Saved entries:
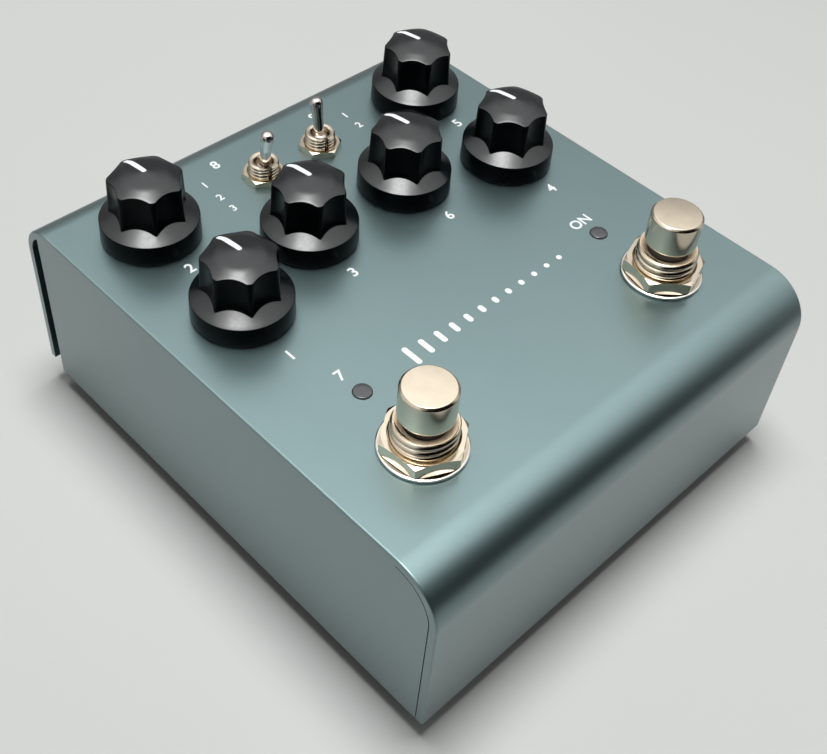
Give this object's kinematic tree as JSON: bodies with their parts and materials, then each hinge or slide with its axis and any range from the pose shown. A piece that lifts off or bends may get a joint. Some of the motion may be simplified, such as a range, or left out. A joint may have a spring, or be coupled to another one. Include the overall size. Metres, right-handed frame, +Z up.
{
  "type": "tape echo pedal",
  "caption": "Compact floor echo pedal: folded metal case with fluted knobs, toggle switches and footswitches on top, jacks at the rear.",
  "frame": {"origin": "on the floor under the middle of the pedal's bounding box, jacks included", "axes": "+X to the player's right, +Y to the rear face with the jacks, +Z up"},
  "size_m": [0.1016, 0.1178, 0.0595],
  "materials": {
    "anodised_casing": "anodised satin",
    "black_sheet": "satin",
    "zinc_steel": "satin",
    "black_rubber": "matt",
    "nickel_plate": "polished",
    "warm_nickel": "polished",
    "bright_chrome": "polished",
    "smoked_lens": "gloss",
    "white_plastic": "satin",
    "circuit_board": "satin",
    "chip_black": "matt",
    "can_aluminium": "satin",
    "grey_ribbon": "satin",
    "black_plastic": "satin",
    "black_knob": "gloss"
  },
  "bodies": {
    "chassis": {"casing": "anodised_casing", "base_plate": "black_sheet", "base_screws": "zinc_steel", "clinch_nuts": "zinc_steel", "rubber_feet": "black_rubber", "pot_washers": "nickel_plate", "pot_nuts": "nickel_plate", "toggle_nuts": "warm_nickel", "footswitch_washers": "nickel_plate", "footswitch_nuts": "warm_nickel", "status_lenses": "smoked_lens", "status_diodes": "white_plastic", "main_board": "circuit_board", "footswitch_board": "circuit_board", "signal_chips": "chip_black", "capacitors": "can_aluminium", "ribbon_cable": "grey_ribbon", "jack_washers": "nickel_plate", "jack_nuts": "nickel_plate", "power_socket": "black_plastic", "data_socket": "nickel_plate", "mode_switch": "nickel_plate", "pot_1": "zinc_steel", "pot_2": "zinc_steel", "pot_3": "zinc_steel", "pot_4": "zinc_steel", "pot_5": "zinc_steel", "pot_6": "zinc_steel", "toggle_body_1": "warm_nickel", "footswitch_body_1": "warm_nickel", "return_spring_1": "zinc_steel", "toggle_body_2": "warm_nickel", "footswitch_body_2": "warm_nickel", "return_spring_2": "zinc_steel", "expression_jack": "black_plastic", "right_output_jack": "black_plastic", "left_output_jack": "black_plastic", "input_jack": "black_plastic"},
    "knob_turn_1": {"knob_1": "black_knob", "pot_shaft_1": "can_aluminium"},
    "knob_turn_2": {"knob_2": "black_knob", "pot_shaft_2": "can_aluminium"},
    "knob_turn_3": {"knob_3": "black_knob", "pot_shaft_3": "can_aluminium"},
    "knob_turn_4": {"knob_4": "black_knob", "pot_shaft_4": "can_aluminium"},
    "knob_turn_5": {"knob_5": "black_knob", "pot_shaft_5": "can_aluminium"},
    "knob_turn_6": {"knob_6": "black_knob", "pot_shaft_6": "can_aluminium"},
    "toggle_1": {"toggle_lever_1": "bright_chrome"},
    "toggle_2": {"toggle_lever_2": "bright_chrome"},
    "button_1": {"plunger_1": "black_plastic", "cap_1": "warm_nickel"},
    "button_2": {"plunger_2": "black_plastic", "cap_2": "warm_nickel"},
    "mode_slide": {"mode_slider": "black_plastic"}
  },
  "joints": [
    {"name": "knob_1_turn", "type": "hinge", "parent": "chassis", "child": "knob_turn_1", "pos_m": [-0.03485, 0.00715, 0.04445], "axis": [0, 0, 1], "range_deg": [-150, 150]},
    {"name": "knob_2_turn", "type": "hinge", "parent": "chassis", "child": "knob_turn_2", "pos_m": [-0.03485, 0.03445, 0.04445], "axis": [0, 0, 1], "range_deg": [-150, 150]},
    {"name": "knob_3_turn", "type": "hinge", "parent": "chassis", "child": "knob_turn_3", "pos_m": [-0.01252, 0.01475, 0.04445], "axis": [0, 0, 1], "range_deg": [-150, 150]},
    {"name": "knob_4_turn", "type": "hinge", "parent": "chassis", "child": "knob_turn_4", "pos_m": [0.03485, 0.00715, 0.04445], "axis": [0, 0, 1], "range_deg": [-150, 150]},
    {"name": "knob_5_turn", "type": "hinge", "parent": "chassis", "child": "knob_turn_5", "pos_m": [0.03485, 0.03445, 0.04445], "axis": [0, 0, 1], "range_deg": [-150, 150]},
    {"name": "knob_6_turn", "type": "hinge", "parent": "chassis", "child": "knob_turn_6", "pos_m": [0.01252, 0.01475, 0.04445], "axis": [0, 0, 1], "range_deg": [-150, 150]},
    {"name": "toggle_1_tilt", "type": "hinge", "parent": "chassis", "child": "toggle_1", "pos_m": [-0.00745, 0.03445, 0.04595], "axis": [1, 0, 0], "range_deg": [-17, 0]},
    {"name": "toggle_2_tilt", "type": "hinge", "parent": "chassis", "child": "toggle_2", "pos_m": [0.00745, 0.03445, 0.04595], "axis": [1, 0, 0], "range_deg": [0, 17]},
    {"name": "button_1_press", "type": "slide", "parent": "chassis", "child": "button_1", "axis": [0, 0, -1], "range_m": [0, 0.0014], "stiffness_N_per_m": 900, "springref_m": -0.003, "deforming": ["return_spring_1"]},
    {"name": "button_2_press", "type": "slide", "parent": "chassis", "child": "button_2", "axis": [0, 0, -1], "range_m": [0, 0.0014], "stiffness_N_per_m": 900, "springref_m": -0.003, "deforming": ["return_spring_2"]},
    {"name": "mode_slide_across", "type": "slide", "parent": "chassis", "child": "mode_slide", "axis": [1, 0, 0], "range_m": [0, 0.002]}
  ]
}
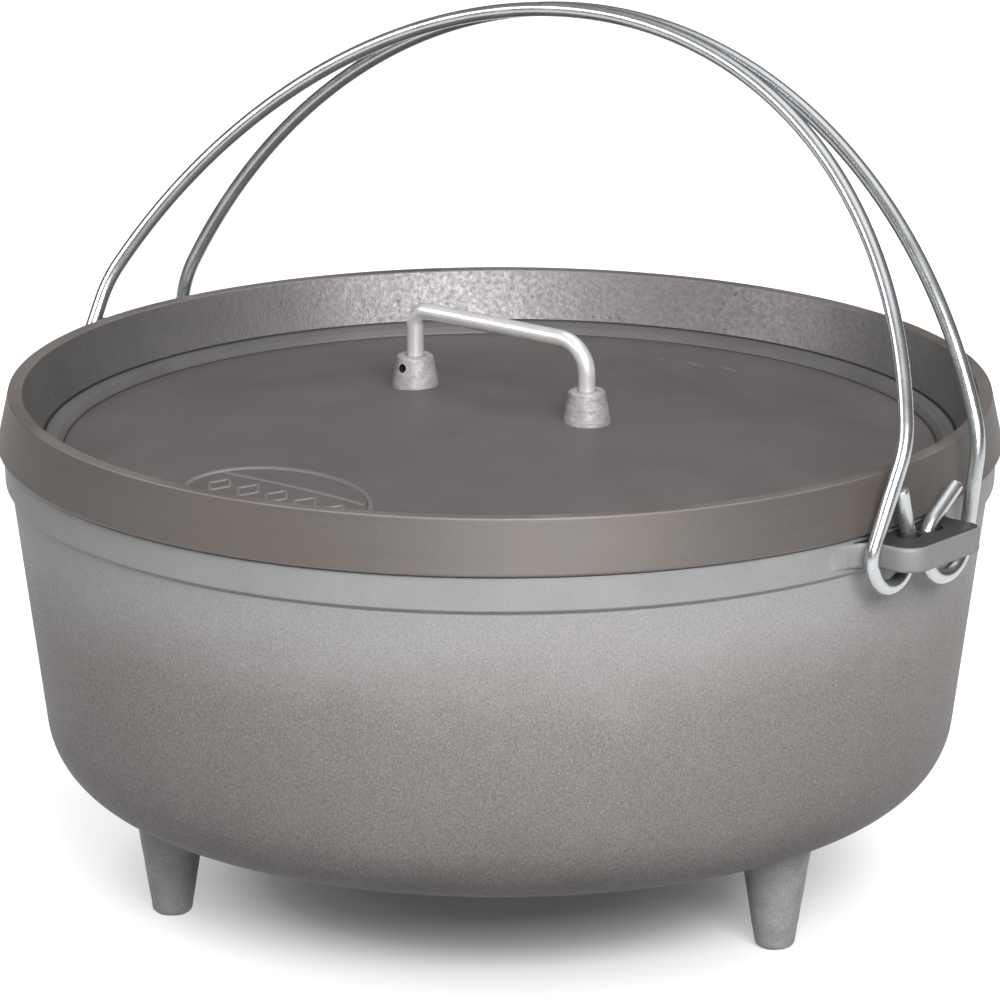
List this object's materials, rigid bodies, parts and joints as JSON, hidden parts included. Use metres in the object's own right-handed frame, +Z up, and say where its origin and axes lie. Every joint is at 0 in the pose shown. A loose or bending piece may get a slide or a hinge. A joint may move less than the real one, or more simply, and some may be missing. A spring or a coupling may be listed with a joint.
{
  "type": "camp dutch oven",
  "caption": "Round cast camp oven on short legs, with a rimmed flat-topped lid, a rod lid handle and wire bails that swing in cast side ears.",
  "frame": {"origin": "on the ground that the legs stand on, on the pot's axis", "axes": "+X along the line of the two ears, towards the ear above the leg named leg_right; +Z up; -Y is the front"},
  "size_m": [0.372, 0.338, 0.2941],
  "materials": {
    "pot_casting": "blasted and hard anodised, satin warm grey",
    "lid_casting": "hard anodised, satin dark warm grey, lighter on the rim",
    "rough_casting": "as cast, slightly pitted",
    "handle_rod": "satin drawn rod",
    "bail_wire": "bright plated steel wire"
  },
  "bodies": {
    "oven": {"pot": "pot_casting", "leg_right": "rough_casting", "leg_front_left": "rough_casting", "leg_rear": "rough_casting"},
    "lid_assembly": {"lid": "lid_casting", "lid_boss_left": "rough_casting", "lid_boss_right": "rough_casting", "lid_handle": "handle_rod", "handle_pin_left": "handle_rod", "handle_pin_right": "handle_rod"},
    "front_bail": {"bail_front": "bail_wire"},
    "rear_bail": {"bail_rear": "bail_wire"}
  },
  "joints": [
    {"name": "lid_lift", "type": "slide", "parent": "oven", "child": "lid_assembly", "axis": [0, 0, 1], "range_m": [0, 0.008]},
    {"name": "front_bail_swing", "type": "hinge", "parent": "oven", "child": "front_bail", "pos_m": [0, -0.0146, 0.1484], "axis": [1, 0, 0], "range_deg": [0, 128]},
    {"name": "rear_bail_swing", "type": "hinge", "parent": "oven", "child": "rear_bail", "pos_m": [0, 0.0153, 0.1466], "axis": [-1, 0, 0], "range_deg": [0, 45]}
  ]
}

Task statement: Write down every line of the data exactly as it appears above.

Exercise result:
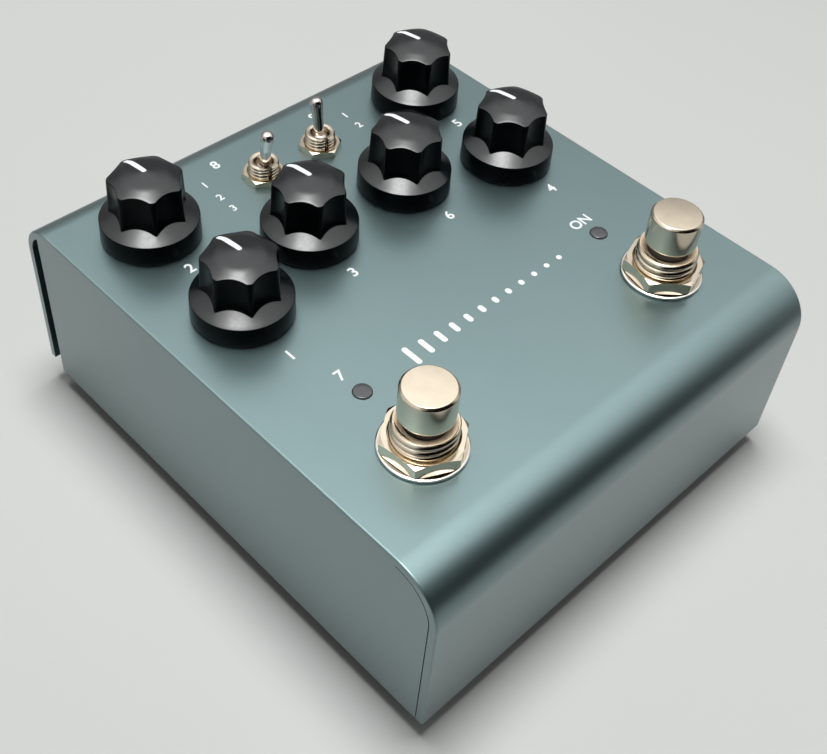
Give this object's kinematic tree as JSON: bodies with their parts and materials, then each hinge or slide with its axis and any range from the pose shown. A piece that lifts off or bends may get a joint. Some of the motion may be simplified, such as a range, or left out. A joint may have a spring, or be coupled to another one. Include the overall size. Metres, right-handed frame, +Z up.
{
  "type": "tape echo pedal",
  "caption": "Compact floor echo pedal: folded metal case with fluted knobs, toggle switches and footswitches on top, jacks at the rear.",
  "frame": {"origin": "on the floor under the middle of the pedal's bounding box, jacks included", "axes": "+X to the player's right, +Y to the rear face with the jacks, +Z up"},
  "size_m": [0.1016, 0.1178, 0.0595],
  "materials": {
    "anodised_casing": "anodised satin",
    "black_sheet": "satin",
    "zinc_steel": "satin",
    "black_rubber": "matt",
    "nickel_plate": "polished",
    "warm_nickel": "polished",
    "bright_chrome": "polished",
    "smoked_lens": "gloss",
    "white_plastic": "satin",
    "circuit_board": "satin",
    "chip_black": "matt",
    "can_aluminium": "satin",
    "grey_ribbon": "satin",
    "black_plastic": "satin",
    "black_knob": "gloss"
  },
  "bodies": {
    "chassis": {"casing": "anodised_casing", "base_plate": "black_sheet", "base_screws": "zinc_steel", "clinch_nuts": "zinc_steel", "rubber_feet": "black_rubber", "pot_washers": "nickel_plate", "pot_nuts": "nickel_plate", "toggle_nuts": "warm_nickel", "footswitch_washers": "nickel_plate", "footswitch_nuts": "warm_nickel", "status_lenses": "smoked_lens", "status_diodes": "white_plastic", "main_board": "circuit_board", "footswitch_board": "circuit_board", "signal_chips": "chip_black", "capacitors": "can_aluminium", "ribbon_cable": "grey_ribbon", "jack_washers": "nickel_plate", "jack_nuts": "nickel_plate", "power_socket": "black_plastic", "data_socket": "nickel_plate", "mode_switch": "nickel_plate", "pot_1": "zinc_steel", "pot_2": "zinc_steel", "pot_3": "zinc_steel", "pot_4": "zinc_steel", "pot_5": "zinc_steel", "pot_6": "zinc_steel", "toggle_body_1": "warm_nickel", "footswitch_body_1": "warm_nickel", "return_spring_1": "zinc_steel", "toggle_body_2": "warm_nickel", "footswitch_body_2": "warm_nickel", "return_spring_2": "zinc_steel", "expression_jack": "black_plastic", "right_output_jack": "black_plastic", "left_output_jack": "black_plastic", "input_jack": "black_plastic"},
    "knob_turn_1": {"knob_1": "black_knob", "pot_shaft_1": "can_aluminium"},
    "knob_turn_2": {"knob_2": "black_knob", "pot_shaft_2": "can_aluminium"},
    "knob_turn_3": {"knob_3": "black_knob", "pot_shaft_3": "can_aluminium"},
    "knob_turn_4": {"knob_4": "black_knob", "pot_shaft_4": "can_aluminium"},
    "knob_turn_5": {"knob_5": "black_knob", "pot_shaft_5": "can_aluminium"},
    "knob_turn_6": {"knob_6": "black_knob", "pot_shaft_6": "can_aluminium"},
    "toggle_1": {"toggle_lever_1": "bright_chrome"},
    "toggle_2": {"toggle_lever_2": "bright_chrome"},
    "button_1": {"plunger_1": "black_plastic", "cap_1": "warm_nickel"},
    "button_2": {"plunger_2": "black_plastic", "cap_2": "warm_nickel"},
    "mode_slide": {"mode_slider": "black_plastic"}
  },
  "joints": [
    {"name": "knob_1_turn", "type": "hinge", "parent": "chassis", "child": "knob_turn_1", "pos_m": [-0.03485, 0.00715, 0.04445], "axis": [0, 0, 1], "range_deg": [-150, 150]},
    {"name": "knob_2_turn", "type": "hinge", "parent": "chassis", "child": "knob_turn_2", "pos_m": [-0.03485, 0.03445, 0.04445], "axis": [0, 0, 1], "range_deg": [-150, 150]},
    {"name": "knob_3_turn", "type": "hinge", "parent": "chassis", "child": "knob_turn_3", "pos_m": [-0.01252, 0.01475, 0.04445], "axis": [0, 0, 1], "range_deg": [-150, 150]},
    {"name": "knob_4_turn", "type": "hinge", "parent": "chassis", "child": "knob_turn_4", "pos_m": [0.03485, 0.00715, 0.04445], "axis": [0, 0, 1], "range_deg": [-150, 150]},
    {"name": "knob_5_turn", "type": "hinge", "parent": "chassis", "child": "knob_turn_5", "pos_m": [0.03485, 0.03445, 0.04445], "axis": [0, 0, 1], "range_deg": [-150, 150]},
    {"name": "knob_6_turn", "type": "hinge", "parent": "chassis", "child": "knob_turn_6", "pos_m": [0.01252, 0.01475, 0.04445], "axis": [0, 0, 1], "range_deg": [-150, 150]},
    {"name": "toggle_1_tilt", "type": "hinge", "parent": "chassis", "child": "toggle_1", "pos_m": [-0.00745, 0.03445, 0.04595], "axis": [1, 0, 0], "range_deg": [-17, 0]},
    {"name": "toggle_2_tilt", "type": "hinge", "parent": "chassis", "child": "toggle_2", "pos_m": [0.00745, 0.03445, 0.04595], "axis": [1, 0, 0], "range_deg": [0, 17]},
    {"name": "button_1_press", "type": "slide", "parent": "chassis", "child": "button_1", "axis": [0, 0, -1], "range_m": [0, 0.0014], "stiffness_N_per_m": 900, "springref_m": -0.003, "deforming": ["return_spring_1"]},
    {"name": "button_2_press", "type": "slide", "parent": "chassis", "child": "button_2", "axis": [0, 0, -1], "range_m": [0, 0.0014], "stiffness_N_per_m": 900, "springref_m": -0.003, "deforming": ["return_spring_2"]},
    {"name": "mode_slide_across", "type": "slide", "parent": "chassis", "child": "mode_slide", "axis": [1, 0, 0], "range_m": [0, 0.002]}
  ]
}
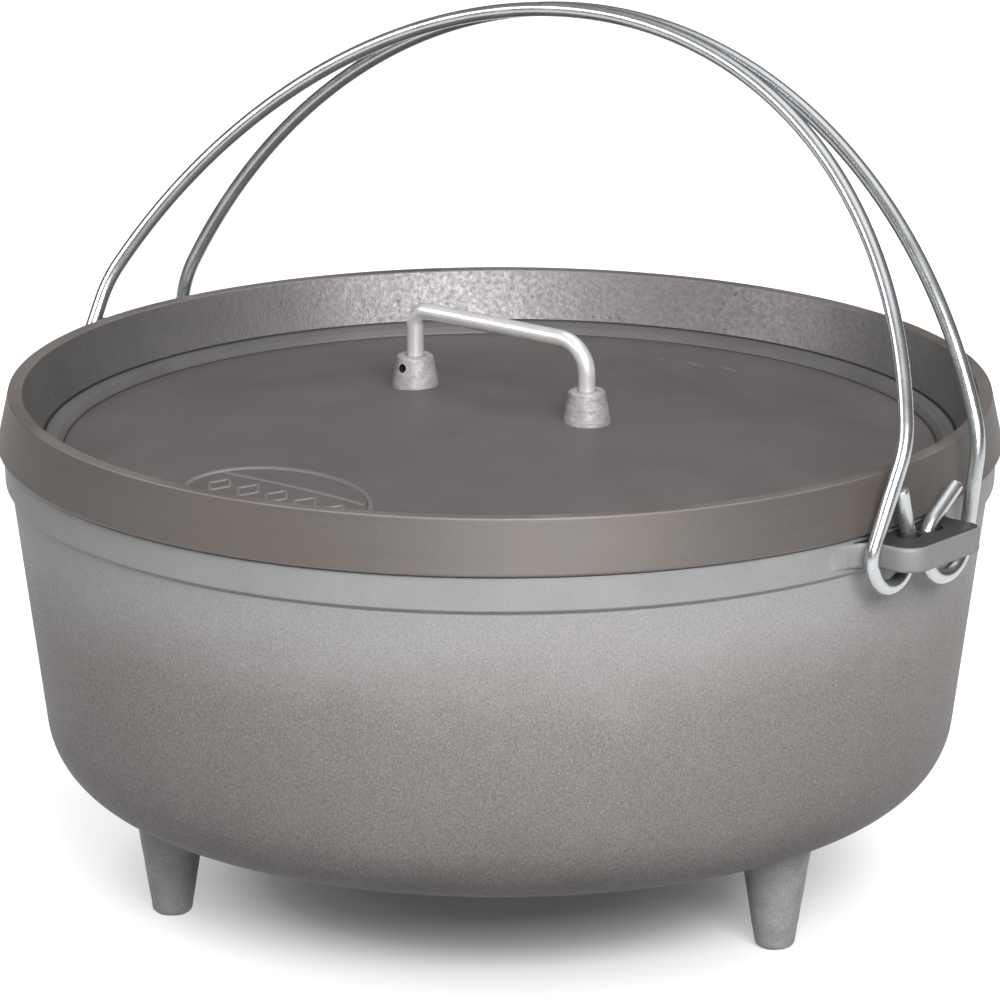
List this object's materials, rigid bodies, parts and joints as JSON, hidden parts included. Use metres in the object's own right-handed frame, +Z up, and say where its origin and axes lie. Every joint is at 0 in the pose shown. A loose or bending piece may get a slide or a hinge. A joint may move less than the real one, or more simply, and some may be missing. A spring or a coupling may be listed with a joint.
{
  "type": "camp dutch oven",
  "caption": "Round cast camp oven on short legs, with a rimmed flat-topped lid, a rod lid handle and wire bails that swing in cast side ears.",
  "frame": {"origin": "on the ground that the legs stand on, on the pot's axis", "axes": "+X along the line of the two ears, towards the ear above the leg named leg_right; +Z up; -Y is the front"},
  "size_m": [0.372, 0.338, 0.2941],
  "materials": {
    "pot_casting": "blasted and hard anodised, satin warm grey",
    "lid_casting": "hard anodised, satin dark warm grey, lighter on the rim",
    "rough_casting": "as cast, slightly pitted",
    "handle_rod": "satin drawn rod",
    "bail_wire": "bright plated steel wire"
  },
  "bodies": {
    "oven": {"pot": "pot_casting", "leg_right": "rough_casting", "leg_front_left": "rough_casting", "leg_rear": "rough_casting"},
    "lid_assembly": {"lid": "lid_casting", "lid_boss_left": "rough_casting", "lid_boss_right": "rough_casting", "lid_handle": "handle_rod", "handle_pin_left": "handle_rod", "handle_pin_right": "handle_rod"},
    "front_bail": {"bail_front": "bail_wire"},
    "rear_bail": {"bail_rear": "bail_wire"}
  },
  "joints": [
    {"name": "lid_lift", "type": "slide", "parent": "oven", "child": "lid_assembly", "axis": [0, 0, 1], "range_m": [0, 0.008]},
    {"name": "front_bail_swing", "type": "hinge", "parent": "oven", "child": "front_bail", "pos_m": [0, -0.0146, 0.1484], "axis": [1, 0, 0], "range_deg": [0, 128]},
    {"name": "rear_bail_swing", "type": "hinge", "parent": "oven", "child": "rear_bail", "pos_m": [0, 0.0153, 0.1466], "axis": [-1, 0, 0], "range_deg": [0, 45]}
  ]
}